Three NBA players with a trait that would translate well to MMA
Shaquille O'Neal is going to wish he stuck around the hardwood for another year when he sees this. If only he hadn't retired last spring after 19 seasons, the four-time NBA champion would have been a daunting representative of pro basketball in the octagon. Who needs to build a composite fighter when you can get all the fight you need in a single 7-foot-1, 325-pound package? (Of course, Shaq would have to cut quite a few pounds to make the UFC's heavyweight limit.)
O'Neal is a big fan of the Dana White Fight Club (OK, he's a big everything) and he's trained in boxing, jiu-jitsu, Muay Thai and wrestling at an MMA gym in LA. A few years ago, while still an active player, he issued a challenge to an even larger man, the 7-2, 350-pound Korean kickboxer and mixed martial artist Choi Hong-man, whom you might remember from the time he endeared himself to sports fans everywhere by beating the crap out of Jose Canseco in a farcical MMA fight. The bout with Shaq never materialized, though.
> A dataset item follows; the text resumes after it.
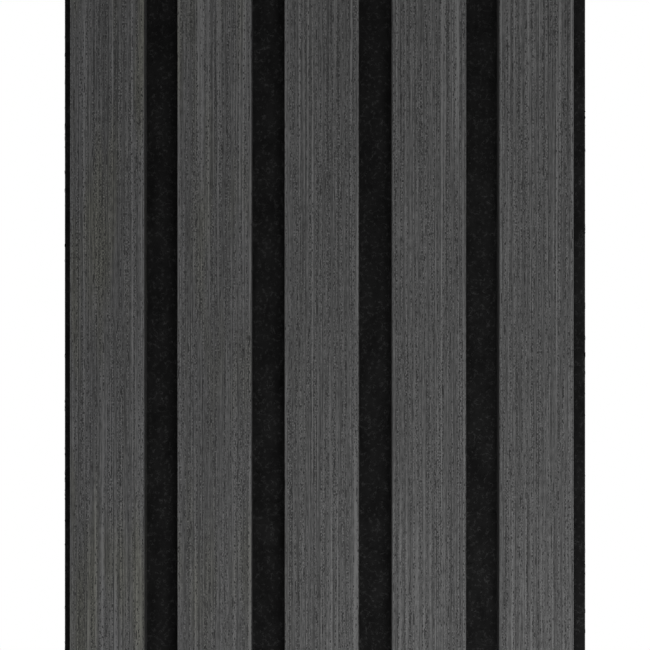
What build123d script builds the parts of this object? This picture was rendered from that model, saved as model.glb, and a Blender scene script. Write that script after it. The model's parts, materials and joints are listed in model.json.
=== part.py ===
from build123d import *
import os

# Acoustic slat wall panel: upright slats side by side on a board of black felt.
# Each slat is a wood-fibre core with one sheet of veneer folded round its face and its two sides.
# Wire staples, driven in from behind, pass through the felt and hold the slats to it.
#
# Frame: +Z runs up the slats, their faces look towards -Y, and the origin is the centre of the
# back face of the felt, which lies against the wall. All sizes are in millimetres.

# The panel
PANEL_LENGTH = 600.0
SLAT_COUNT = 5
SLAT_PITCH = 40.0

# A slat, measured over its veneer
SLAT_WIDTH = 27.7
SLAT_THICKNESS = 12.0
VENEER_THICKNESS = 0.5
CORE_ARRIS_RADIUS = 0.3

# The felt board, and how far it stands past the outer slats
FELT_THICKNESS = 9.0
FELT_MARGIN_LEFT = 3.4
FELT_MARGIN_RIGHT = 5.8

# The staples, with the crown lying across the slat and pressed into the back of the felt
STAPLES_PER_SLAT = 4
STAPLE_END_DISTANCE = 45.0
STAPLE_CROWN_WIDTH = 11.2
STAPLE_LEG_LENGTH = 16.0
STAPLE_POINT_LENGTH = 1.6
STAPLE_BEND_RADIUS = 0.5
STAPLE_SINK = 0.5
WIRE_THICKNESS = 0.6
WIRE_WIDTH = 1.2
STAPLE_CLEARANCE = 0.05

# Worked out from the sizes above
CORE_WIDTH = SLAT_WIDTH - 2 * VENEER_THICKNESS
CORE_THICKNESS = SLAT_THICKNESS - VENEER_THICKNESS
SLAT_SPAN = (SLAT_COUNT - 1) * SLAT_PITCH + SLAT_WIDTH
FELT_WIDTH = FELT_MARGIN_LEFT + SLAT_SPAN + FELT_MARGIN_RIGHT
FIRST_SLAT_X = -FELT_WIDTH / 2 + FELT_MARGIN_LEFT + SLAT_WIDTH / 2
SLAT_BACK_Y = -FELT_THICKNESS
STAPLE_SPACING = (PANEL_LENGTH - 2 * STAPLE_END_DISTANCE) / (STAPLES_PER_SLAT - 1)


def slat_x(index):
    """Place of the middle of one slat, counted from the left."""
    return FIRST_SLAT_X + index * SLAT_PITCH


def staple_z(index):
    """Height of one staple, counted from the bottom."""
    return -PANEL_LENGTH / 2 + STAPLE_END_DISTANCE + index * STAPLE_SPACING


def eased_section(width, thickness, arris_radius):
    """Section of a slat: a bar with its back edge on the X axis and its two front corners rounded."""
    section = Rectangle(width, thickness, align=(Align.CENTER, Align.MAX))
    front_corners = section.vertices().group_by(Axis.Y)[0]
    return fillet(front_corners, arris_radius)


def full_length(section):
    """The section carried from the bottom end of the panel to the top end."""
    return Pos(0, 0, -PANEL_LENGTH / 2) * extrude(section, PANEL_LENGTH)


def core_section():
    return eased_section(CORE_WIDTH, CORE_THICKNESS, CORE_ARRIS_RADIUS)


def veneer_section():
    """One sheet of even thickness, folded round the face and the sides of the core."""
    outside = eased_section(SLAT_WIDTH, SLAT_THICKNESS, CORE_ARRIS_RADIUS + VENEER_THICKNESS)
    return outside - core_section()


def staple_section():
    """A flat wire bent into a U, with its crown on the X axis and a chisel point on each leg."""
    outer = STAPLE_CROWN_WIDTH / 2
    inner = outer - WIRE_THICKNESS
    outline = Polygon(
        (-outer, 0),
        (outer, 0),
        (outer, -STAPLE_LEG_LENGTH),
        (inner, -STAPLE_LEG_LENGTH + STAPLE_POINT_LENGTH),
        (inner, -WIRE_THICKNESS),
        (-inner, -WIRE_THICKNESS),
        (-inner, -STAPLE_LEG_LENGTH + STAPLE_POINT_LENGTH),
        (-outer, -STAPLE_LEG_LENGTH),
        align=None,
    )
    inner_corners = outline.vertices().group_by(Axis.Y)[-2]
    outline = fillet(inner_corners, STAPLE_BEND_RADIUS)
    outer_corners = outline.vertices().group_by(Axis.Y)[-1]
    return fillet(outer_corners, STAPLE_BEND_RADIUS + WIRE_THICKNESS)


def staple():
    """One staple, with its crown sunk below the back face of the felt."""
    wire = extrude(staple_section(), WIRE_WIDTH / 2, both=True)
    return Pos(0, -STAPLE_SINK, 0) * wire


def staple_channel():
    """The room that a staple takes: slits for its legs, and a groove for its crown open to the back."""
    slits = extrude(
        offset(staple_section(), STAPLE_CLEARANCE, kind=Kind.INTERSECTION),
        WIRE_WIDTH / 2 + STAPLE_CLEARANCE,
        both=True,
    )
    groove = Box(
        STAPLE_CROWN_WIDTH + 2 * STAPLE_CLEARANCE,
        STAPLE_SINK + WIRE_THICKNESS,
        WIRE_WIDTH + 2 * STAPLE_CLEARANCE,
        align=(Align.CENTER, Align.MAX, Align.CENTER),
    )
    return Pos(0, -STAPLE_SINK, 0) * slits + groove


def staple_row(piece):
    """Copies of one piece at the height of every staple of a slat."""
    return [Pos(0, 0, staple_z(i)) * piece for i in range(STAPLES_PER_SLAT)]


def felt_backing():
    """The board that carries the slats, with the channel of every staple."""
    board = Box(FELT_WIDTH, FELT_THICKNESS, PANEL_LENGTH, align=(Align.CENTER, Align.MAX, Align.CENTER))
    channels = staple_row(staple_channel())
    return board - [Pos(slat_x(i), 0, 0) * channel for i in range(SLAT_COUNT) for channel in channels]


def slat_core():
    """The wood-fibre bar of a slat, with the slits that the staple legs cut in its back."""
    bar = Pos(0, SLAT_BACK_Y, 0) * full_length(core_section())
    return bar - staple_row(staple_channel())


def slat_veneer():
    return Pos(0, SLAT_BACK_Y, 0) * full_length(veneer_section())


def staples():
    """Every staple of the panel, as separate solids."""
    row = staple_row(staple())
    return Compound([Pos(slat_x(i), 0, 0) * one for i in range(SLAT_COUNT) for one in row])


def panel():
    """Each piece of the panel by its name."""
    pieces = {"felt_backing": felt_backing(), "staples": staples()}
    core = slat_core()
    veneer = slat_veneer()
    for i in range(SLAT_COUNT):
        pieces[f"slat_{i + 1}_core"] = Pos(slat_x(i), 0, 0) * core
        pieces[f"slat_{i + 1}_veneer"] = Pos(slat_x(i), 0, 0) * veneer
    return pieces


os.makedirs("parts", exist_ok=True)
for name, piece in panel().items():
    export_step(piece, f"parts/{name}.step")
    print(name, len(piece.solids()), "solids", round(piece.volume), "mm3")
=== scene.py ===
# %% [markdown]
# # An acoustic slat wall panel
# Five upright slats stand side by side on a board of black felt. Each slat is a bar of wood-fibre board
# with a sheet of dark grey veneer folded round its face and its two sides. The felt shows in the gaps.
#
# The solids of the panel come ready-made, at their true size. This lesson gives them the finish of the
# real thing: the grain and the pores of the veneer, the fibres of the felt, the sawn ends of the cores
# and the zinc on the staples.

# %% Load the solids
import json
import math

import bmesh
import bpy
import numpy as np
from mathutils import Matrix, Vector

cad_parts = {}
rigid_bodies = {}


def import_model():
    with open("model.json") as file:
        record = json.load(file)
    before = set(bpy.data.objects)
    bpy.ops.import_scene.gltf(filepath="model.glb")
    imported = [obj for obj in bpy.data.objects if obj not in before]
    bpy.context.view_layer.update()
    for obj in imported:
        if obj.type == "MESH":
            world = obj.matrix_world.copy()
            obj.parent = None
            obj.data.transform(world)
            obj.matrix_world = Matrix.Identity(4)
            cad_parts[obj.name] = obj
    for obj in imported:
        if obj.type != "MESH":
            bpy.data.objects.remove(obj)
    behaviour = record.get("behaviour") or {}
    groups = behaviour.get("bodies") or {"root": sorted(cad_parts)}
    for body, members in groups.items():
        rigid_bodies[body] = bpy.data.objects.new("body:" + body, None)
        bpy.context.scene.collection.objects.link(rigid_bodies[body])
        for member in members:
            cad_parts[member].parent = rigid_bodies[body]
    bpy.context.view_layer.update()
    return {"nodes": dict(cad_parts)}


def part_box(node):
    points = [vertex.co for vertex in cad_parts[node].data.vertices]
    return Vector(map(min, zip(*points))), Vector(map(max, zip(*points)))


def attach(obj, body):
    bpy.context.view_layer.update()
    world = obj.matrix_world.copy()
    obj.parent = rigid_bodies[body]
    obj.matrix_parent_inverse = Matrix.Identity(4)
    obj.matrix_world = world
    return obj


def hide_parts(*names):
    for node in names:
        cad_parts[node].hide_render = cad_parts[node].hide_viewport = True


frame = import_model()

print("Solids:", sorted(frame["nodes"]))

# %% [markdown]
# ## Sizes
# Everything is measured in metres, in one frame: Z runs up the slats, their faces look towards -Y, and
# the back of the felt lies in the plane y = 0. Asking the solids for their corners is safer than typing
# their sizes again, because the finish then follows when a size changes.

# %% Measure the solids
MM = 0.001

slat_count = sum(name.endswith("_veneer") for name in frame["nodes"])
slat_boxes = [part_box(f"slat_{number + 1}_veneer") for number in range(slat_count)]
core_low, core_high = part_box("slat_1_core")
felt_low, felt_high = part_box("felt_backing")

slat_width = slat_boxes[0][1].x - slat_boxes[0][0].x
slat_thickness = slat_boxes[0][1].y - slat_boxes[0][0].y
veneer_thickness = core_low.x - slat_boxes[0][0].x
slat_centres = np.array([(low.x + high.x) / 2 for low, high in slat_boxes])
slat_pitch = slat_centres[1] - slat_centres[0]
face_y = felt_low.y - slat_thickness
bottom, top = felt_low.z, felt_high.z
print(f"{slat_count} slats, {slat_width / MM:.1f} mm wide, {slat_pitch / MM:.1f} mm apart")

# %% [markdown]
# ## Colours and nodes
# Colours are written as people mix them on a screen, in sRGB hex. Light adds up in linear numbers, so
# one function turns the first into the second.
#
# A material is a web of small nodes. One helper adds any kind of node, with its settings, and links its
# sockets to the nodes before it, which keeps each recipe below short enough to read.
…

Of course, "The Big Diesel" isn't the only ex-NBAer with martial arts cred. Kareem Abdul-Jabbar used to train and spar with Bruce Lee, and long before playing the role of Roget Murdock in Airplane!, Kareem made his silver screen debut playing opposite (and fighting!) Lee in the 1972 film Game of Death. More recently, the Lakers had a judo black belt, D.J. Mbenga, on the roster.
But let's stick to active players. We could look to Kings forward James Johnson, a black belt in karate who is 20-0 in kickboxing and, while still in high school, won an amateur MMA fight. But none of that really factors in to what Johnson offers on the court. We're assessing basketball attributes here. And with an abundance of size and athleticism, the NBA has much to offer.
A physical presence: Anderson Varejão
He doesn't throw punches and kicks or bob and weave like that other Brazilian named Anderson, last name Silva, but who on the planet does? This Anderson is the NBA leader in rebounding, which is the basketball equivalent of dirty boxing in a clinch against the cage.
Varejão takes to the hardwood as if engaging in a scrap on a mat, diving for loose balls, stepping in for charges and, yes, stepping in for faux charges as well. But even when he's flopping, the Cavaliers center is putting his 6-foot-11, 260-pound body on the line. That approach comes with a price, of course. He was on track to be among the league leaders in rebounding last season, too, but missed more than half of the schedule because of an ankle injury.
MMA has evolved beyond its early days as basically a toughman contest. To be successful, fighters now must have mad skills in some combination of striking and grappling disciplines. But toughness still counts for something. And if you're looking to pro basketball for that, Varejão is your man. Especially considering where he's from. I mean, at some point during his 30 years, wouldn't you think the big guy at least visited a jiu-jitsu school back home in Espirito Santo?
An in-your-face intimidator: Metta World Peace
Let's get one thing straight: The Instigator Formerly Known As Ron Artest would get his butt whupped if he were to pull his nonsense in the presence of a trained martial artist. His 6-7, 260 frame would get chopped down by a UFC flyweight. But we're looking for applicable basketball attributes here, and the ferocious attitude of the ironically renamed World Peace definitely would come in handy in an MMA bout. To win a fight, you have to have a willingness to fight.
World Peace certainly is willing. Even in the year since he took on the passivist surname, the Lakers forward has drawn a suspension for giving an opponent a concussion with an errant elbow. Throughout a 14-year NBA career, the name Artest has been synonymous with conflict. Most famously, he incited a 2004 brawl between the Pistons and Pacers that spilled into the stands and resulted in Ron attacking fans. That part definitely wouldn't fly in the UFC. But his fierceness would.
A man among boys: LeBron James
Watching James do his thing on the court, especially when he takes the ball into the paint, is a little like watching Jon Jones against other 205-pounders. He's just bigger and stronger and more athletic, and you get the feeling he's not picking on guys his own size. His size, by the way, is 6-8 and 250 pounds, which combined with his dexterity makes him too brawny for anyone smaller to handle, too explosive for anyone bigger.
LeBron's elite aura is not simply a product of physical gifts, though. Like other great players throughout the history of this game and other sports as well, the Heat's leader always seems to be playing his tune a beat ahead of the rest of the band. And while he performs at top speed in front of our eyes, you get the sense that the action is unfolding in slow motion in his mind's eye.
This is what it's like, too, for the best of the best in the UFC. Jon Jones is a man among boys. Georges St-Pierre is a step ahead. Anderson Silva has that slo-mo guiding him. So if we're building a fighter of championship quality, a good foundation would be the physique and the prowess of James.